**Short task**.
Take the data below and write out exactly the lines from the one with "left_side_board();" through the one with "bpy.context.view_layer.update()"; omit every other line.

**Available data**.

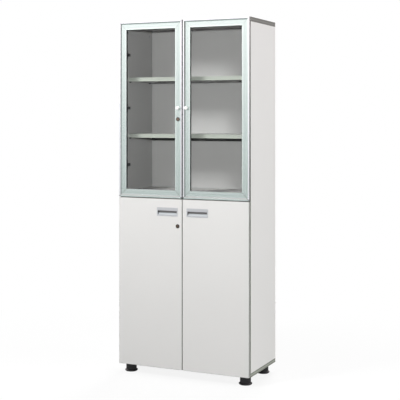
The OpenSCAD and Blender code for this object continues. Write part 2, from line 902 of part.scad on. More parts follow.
// Section of the space in a pull: y behind the door face, z from the pull's middle
module pull_space() {
    low = sill_h - pull_h / 2;
    high = tub_h / 2 - pull_wall;
    depth = pull_depth - pull_wall;
    front = -pull_lip - 1;
    under_flap = pull_h / 2 - flap_h;
    polygon([[front, low], [flap_back, low], [scoop_d, low + scoop_h], [depth, low + scoop_h],
        [depth, high], [flap_back, high], [flap_back, under_flap], [front, under_flap]]);
}

// Recessed pull: face plate, tub, flap above a slit for the fingers, scoop below it
module pull() {
    in_w = tub_w - 2 * pull_wall;
    color([0.75, 0.77, 0.78])
        translate([-pull_x, y_door, z_split - pull_drop]) difference() {
            union() {
                rotate([90, 0, 0]) linear_extrude(pull_lip) rounded_rect(pull_w, pull_h, 3);
                block([-tub_w / 2, 0, -tub_h / 2], [tub_w / 2, pull_depth, tub_h / 2]);
            }
            translate([-in_w / 2, 0, 0]) rotate([90, 0, 90]) linear_extrude(in_w) pull_space();
        }
}

module left_lower_door() {
    door_leaf(true);
}

module right_lower_door() {
    mirror([1, 0, 0]) door_leaf(false);
}

module left_lower_door_edging() {
    door_edging();
}

module right_lower_door_edging() {
    mirror([1, 0, 0]) door_edging();
}

module left_pull() {
    pull();
}

module right_pull() {
    mirror([1, 0, 0]) pull();
}

// LOCKS, in the left doors

// Housing whose head rests face behind the door's front plane
module lock_housing(z, face) {
    color([0.78, 0.78, 0.8]) translate([-lock_x, y_door + face, z]) rotate([-90, 0, 0]) difference() {
        union() {
            translate([0, 0, -lock_head_t]) cylinder(r1 = lock_head_d / 2 - 1, r2 = lock_head_d / 2, h = 1);
            translate([0, 0, -lock_head_t + 1]) cylinder(r = lock_head_d / 2, h = lock_head_t - 1);
            cylinder(r = lock_body_d / 2, h = lock_back - face);
            translate([0, 0, door_t - face]) cylinder(r = lock_body_d / 2 + 3, h = lock_nut_t, $fn = 6);
        }
        translate([0, 0, -lock_head_t - 1])
            cylinder(r = plug_d / 2 + plug_clear, h = lock_back - face + lock_head_t + 2);
    }
}

module lock_plug(z, face) {
    color([0.7, 0.7, 0.72]) translate([-lock_x, y_door + face, z]) rotate([-90, 0, 0]) difference() {
        translate([0, 0, -lock_head_t - 0.5]) cylinder(r = plug_d / 2, h = lock_back - face + lock_head_t + 4);
        translate([-0.9, -3.5, -lock_head_t - 1]) cube([1.8, 7, 8]);
    }
}

// Cam plate on the plug's tail, hanging down when unlocked
module lock_cam(z) {
    y_low = y_door + lock_back + 0.5;
    color([0.6, 0.61, 0.62]) translate([-lock_x, y_low, z]) rotate([-90, 0, 0]) difference() {
        union() {
            cylinder(r = plug_d / 2 + 3, h = cam_plate_t);
            translate([-6, 0, 0]) cube([12, cam_reach - 6, cam_plate_t]);
            translate([0, cam_reach - 6, 0]) cylinder(r = 6, h = cam_plate_t);
        }
        translate([0, 0, -1]) cylinder(r = plug_d / 2 + plug_clear, h = cam_plate_t + 2);
    }
}

module upper_lock_housing() {
    lock_housing(lock_places[0], lip_rise + lock_seat);
}

module upper_lock_plug() {
    lock_plug(lock_places[0], lip_rise + lock_seat);
}

module upper_lock_cam() {
    lock_cam(lock_places[0]);
}

module lower_lock_housing() {
    lock_housing(lock_places[1], 0);
}

module lower_lock_plug() {
    lock_plug(lock_places[1], 0);
}

module lower_lock_cam() {
    lock_cam(lock_places[1]);
}

// SLIDE BOLTS, behind the right doors

// Case with its near end at z = 0 and the bar leaving upwards
module bolt_case() {
    difference() {
        block([bolt_x - bolt_case_w / 2, y_door_back, -bolt_case_h], [bolt_x + bolt_case_w / 2,
            y_door_back + bolt_case_d, 0]);
        translate([bolt_x, bolt_axis_y, -bolt_case_h - 1]) cylinder(r = bolt_r + 0.05, h = bolt_case_h + 2);
        block([bolt_x - nub_r - 0.3, bolt_axis_y, -bolt_case_h + 8], [bolt_x + nub_r + 0.3,
            y_door_back + bolt_case_d + 1, -bolt_case_h + 12 + 2 * nub_r + bolt_travel]);
    }
}

module bolt_bar() {
    translate([bolt_x, bolt_axis_y, -bolt_case_h - 4])
        cylinder(r = bolt_r, h = bolt_case_h + 4 + bolt_edge - bolt_clear);
    y_rod(bolt_x, bolt_axis_y, -bolt_case_h + 9 + nub_r, nub_r,
        y_door_back + bolt_case_d - bolt_axis_y + nub_len);
}

module upper_bolt_case() {
    color([0.66, 0.67, 0.68]) translate([0, 0, z_ceiling - bolt_edge]) bolt_case();
}

module upper_bolt_bar() {
    color([0.75, 0.76, 0.77]) translate([0, 0, z_ceiling - bolt_edge]) bolt_bar();
}

module lower_bolt_case() {
    color([0.66, 0.67, 0.68]) translate([0, 0, z_floor + bolt_edge]) mirror([0, 0, 1]) bolt_case();
}

module lower_bolt_bar() {
    color([0.75, 0.76, 0.77]) translate([0, 0, z_floor + bolt_edge]) mirror([0, 0, 1]) bolt_bar();
}

// FEET

module foot_sockets() {
    color([0.15, 0.15, 0.16])
        for (x = [-foot_x, foot_x], y = [foot_y_front, foot_y_rear])
            translate([x, y, 0]) {
                translate([0, 0, z_base - socket_t]) cylinder(r = foot_d / 2, h = socket_t);
                translate([0, 0, foot_floor + 4])
                    cylinder(r = sleeve_r, h = z_base - socket_t - foot_floor - 3);
            }
}

// Points of the ribbed outline: each rib is a raised quarter of its share of the circle
function ribbed_outline(r, n, rise) = [for (i = [0:n - 1], k = [[0, 0], [0.15, rise], [0.55, rise], [0.7, 0]])
    let (a = 360 * (i + k[0]) / n) [(r - rise + k[1]) * cos(a), (r - rise + k[1]) * sin(a)]];

module foot(x, y) {
    color([0.14, 0.14, 0.15]) translate([x, y, 0]) difference() {
        union() {
            cylinder(r1 = foot_base_d / 2 - 4, r2 = foot_base_d / 2, h = 4);
            translate([0, 0, 4]) cylinder(r = foot_base_d / 2, h = 4);
            translate([0, 0, 8]) cylinder(r1 = foot_base_d / 2, r2 = foot_d / 2 + 0.5, h = base_h - 8);
            translate([0, 0, base_h]) linear_extrude(z_base - socket_t - 0.3 - base_h)
                polygon(ribbed_outline(foot_d / 2, foot_ribs, 1.2));
        }
        translate([0, 0, foot_floor]) cylinder(r = sleeve_r + 0.05, h = z_base);
    }
}

module front_left_foot() {
    foot(-foot_x, foot_y_front);
}

module front_right_foot() {
    foot(foot_x, foot_y_front);
}

module rear_left_foot() {
    foot(-foot_x, foot_y_rear);
}

module rear_right_foot() {
    foot(foot_x, foot_y_rear);
}

left_side_board();
right_side_board();
top_board();
bottom_board();
middle_board();
middle_rail();
back_board();
edge_trim();
upper_shelf_high();
upper_shelf_low();
lower_shelf();
shelf_pins();
cam_fasteners();
hinge_plates();
hinge_arms();
foot_sockets();
front_left_foot();
front_right_foot();
rear_left_foot();
rear_right_foot();
left_frame_hinge_stile();
left_frame_meeting_stile();
left_frame_top_rail();
left_frame_bottom_rail();
left_frame_corner_keys();
left_glass();
left_gasket();
left_knob();
left_upper_hinge_cups();
left_upper_hinge_links();
right_frame_hinge_stile();
right_frame_meeting_stile();
right_frame_top_rail();
right_frame_bottom_rail();
right_frame_corner_keys();
right_glass();
right_gasket();
right_knob();
right_upper_hinge_cups();
right_upper_hinge_links();
left_lower_door();
left_lower_door_edging();
left_pull();
left_lower_hinge_cups();
left_lower_hinge_links();
right_lower_door();
right_lower_door_edging();
right_pull();
right_lower_hinge_cups();
right_lower_hinge_links();
upper_lock_housing();
upper_lock_plug();
upper_lock_cam();
lower_lock_housing();
lower_lock_plug();
lower_lock_cam();
upper_bolt_case();
upper_bolt_bar();
lower_bolt_case();
lower_bolt_bar();
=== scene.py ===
import math

import bpy
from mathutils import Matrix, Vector


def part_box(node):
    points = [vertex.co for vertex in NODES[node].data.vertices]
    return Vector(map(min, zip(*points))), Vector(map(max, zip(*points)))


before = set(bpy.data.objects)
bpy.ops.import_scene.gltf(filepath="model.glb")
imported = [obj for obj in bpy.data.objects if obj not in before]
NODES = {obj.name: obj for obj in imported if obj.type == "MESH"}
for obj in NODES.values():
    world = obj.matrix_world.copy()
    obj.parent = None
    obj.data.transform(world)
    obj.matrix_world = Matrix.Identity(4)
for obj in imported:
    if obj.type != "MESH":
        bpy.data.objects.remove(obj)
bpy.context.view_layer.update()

# The photograph's camera, in the row frame.
CAMERA_PLACE = (2.3622, -5.0915, 1.4523)
CAMERA_TURN = math.radians(24.71)
CAMERA_TILT = math.radians(-0.22)
CAMERA_LENS = 88.33
CAMERA_SHIFT = -0.2165

# A glazed door and the width of its frame members. All lengths are metres in the row frame.
DOOR_LOW, DOOR_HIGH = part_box("right_frame_bottom_rail")[0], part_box("right_frame_top_rail")[1]
DOOR_MID = (DOOR_LOW + DOOR_HIGH) / 2
DOOR_HALF = (DOOR_HIGH - DOOR_LOW) / 2
STILE_LOW, STILE_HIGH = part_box("right_frame_hinge_stile")
MEMBER_W = STILE_HIGH.x - STILE_LOW.x

# Shares of the way in from the outer edge of a frame member. Each pair is where a change starts and ends.
# Lip and inner rim get a painted highlight; slopes and bevels get painted shade.
LIP_HIGHLIGHT_ENDS = (0.16, 0.22)
SLOPE_STARTS = (0.170, 0.185)
SLOPE_ENDS = 0.320
SLOPE_FADES = 0.02
MEETING_SLOPE_EXTRA = 0.050
BOTTOM_SLOPE_EXTRA = 0.045
STILE_BEVEL = (0.955, 0.975)
BOTTOM_BEVEL = (0.900, 0.940)
RIM_HIGHLIGHT_STARTS = (0.84, 0.88)
SEAM_NARROWS = (0.13, 0.18)

# How much painted shade the slopes and bevels of a frame get; on left stiles from bottom to top.
STILE_SHADE = (0.50, 0.86)
TOP_RAIL_SHADE, BOTTOM_RAIL_SHADE = 0.15, 0.62
STILE_BEVEL_SHADE, BOTTOM_BEVEL_SHADE = 0.7, 0.6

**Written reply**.
left_side_board();
right_side_board();
top_board();
bottom_board();
middle_board();
middle_rail();
back_board();
edge_trim();
upper_shelf_high();
upper_shelf_low();
lower_shelf();
shelf_pins();
cam_fasteners();
hinge_plates();
hinge_arms();
foot_sockets();
front_left_foot();
front_right_foot();
rear_left_foot();
rear_right_foot();
left_frame_hinge_stile();
left_frame_meeting_stile();
left_frame_top_rail();
left_frame_bottom_rail();
left_frame_corner_keys();
left_glass();
left_gasket();
left_knob();
left_upper_hinge_cups();
left_upper_hinge_links();
right_frame_hinge_stile();
right_frame_meeting_stile();
right_frame_top_rail();
right_frame_bottom_rail();
right_frame_corner_keys();
right_glass();
right_gasket();
right_knob();
right_upper_hinge_cups();
right_upper_hinge_links();
left_lower_door();
left_lower_door_edging();
left_pull();
left_lower_hinge_cups();
left_lower_hinge_links();
right_lower_door();
right_lower_door_edging();
right_pull();
right_lower_hinge_cups();
right_lower_hinge_links();
upper_lock_housing();
upper_lock_plug();
upper_lock_cam();
lower_lock_housing();
lower_lock_plug();
lower_lock_cam();
upper_bolt_case();
upper_bolt_bar();
lower_bolt_case();
lower_bolt_bar();
=== scene.py ===
import math

import bpy
from mathutils import Matrix, Vector


def part_box(node):
    points = [vertex.co for vertex in NODES[node].data.vertices]
    return Vector(map(min, zip(*points))), Vector(map(max, zip(*points)))


before = set(bpy.data.objects)
bpy.ops.import_scene.gltf(filepath="model.glb")
imported = [obj for obj in bpy.data.objects if obj not in before]
NODES = {obj.name: obj for obj in imported if obj.type == "MESH"}
for obj in NODES.values():
    world = obj.matrix_world.copy()
    obj.parent = None
    obj.data.transform(world)
    obj.matrix_world = Matrix.Identity(4)
for obj in imported:
    if obj.type != "MESH":
        bpy.data.objects.remove(obj)
bpy.context.view_layer.update()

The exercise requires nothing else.